When the police bugged two of the burglars, Terry Perkins and Danny Jones, just before their arrests, they overheard them chortling about “Basil” and how he “goes for the cheapest gaffs”. Still, he was prepared to take part in the burglary, slipping through the hole drilled in the vault. One of his confederates described him as “game as a bagel”.

His explanation for the 789 items of Hatton Garden jewels and gold found in his flat was that John “Kenny” Collins, one of the burglars, introduced him to a man whom he described as “smartly dressed, late 70s, early 80s” who arrived with the loot.

Asked to name the man, he declined, explaining: “I live in prison.” He said he had not thought that the goods were stolen: “With hindsight, I should have asked.” He had no alibi and could not say what he was doing on the burglary weekend as “I’m not a Filofax person”.

One of the prosecution witnesses was a “forensic gait expert” who would compare the walk of the bewigged “Basil” figure on CCTV at the burglary scene with Seed’s.

Gordon Burrow, a chiropodist with a doctorate in forensic podiatry analysis from Glasgow Caledonian University likened Seed’s walk to that of Charlie Chaplin and said that there was strong support for the belief that the bewigged burglar and Seed were the same.

Throughout the trial, Seed denied being “Basil” which, it has been suggested, stood for “best alarm specialist in London”. But he conceded that “everyone in prison calls me Basil… I’ll be Basil for ever.”

In the US, the convicted conman and forger, Frank Abagnale, who impersonated pilots and doctors and whose life was turned into a film, Catch Me If You Can, starring Leonardo DiCaprio, now has his own security advice company and gives lectures to the FBI. “Perception is reality,” he told me when I asked him a few years ago about the secrets of being a good con man. “What people see is what they believe.”

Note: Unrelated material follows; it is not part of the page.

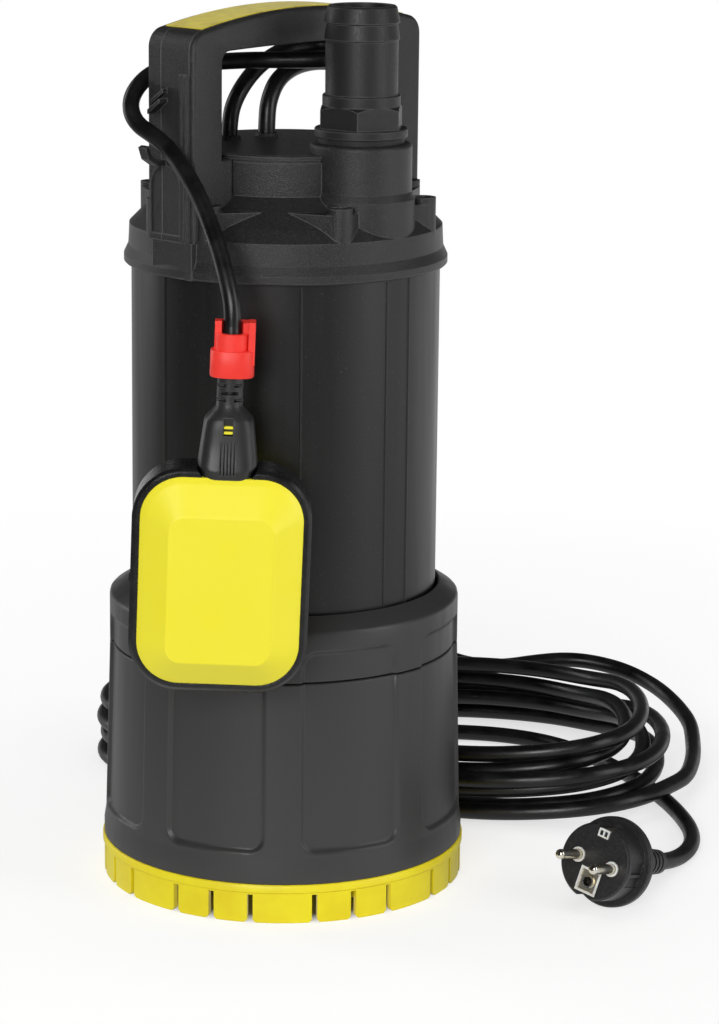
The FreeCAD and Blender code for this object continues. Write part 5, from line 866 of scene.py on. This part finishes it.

For Basil, the perception has now turned into the reality of years in jail but, in the words of those old acid-heads the Grateful Dead, whom he doubtless listened to in his student days, “what a long strange trip it’s been”. When he emerges from his 10-year sentence, there would be, if the interest shown by reporters and lawyers at the trial is anything to go by, no shortage of investors in Basil’s Pigeon Chaser or Basil’s Irritating Mobile Phone Blocker.

The cons with special powers

Eddie Chapman, the former safe-cracker who became Agent Zigzag, the second world war’s most famous double agent. Photograph: Keystone/Getty Images

Michael Seed is part of a long line of criminals whose special abilities could have been profitably put to other uses.

The 1930s safecrackers Eddie Chapman and Johnny Ramensky, both put their remarkable skills to the service of the allies in the second world war. Chapman became the double agent, ZigZag, and Ramensky went from Peterhead prison to crack Nazi safes behind enemy lines. The cat burglar Peter Scott, always said that he was essentially just a “dishonest window-cleaner” and gang leader Charlie Richardson, after his release from a 25-year sentence, went successfully into business in the City, which he described as “much more dishonest that anything I was ever involved in”.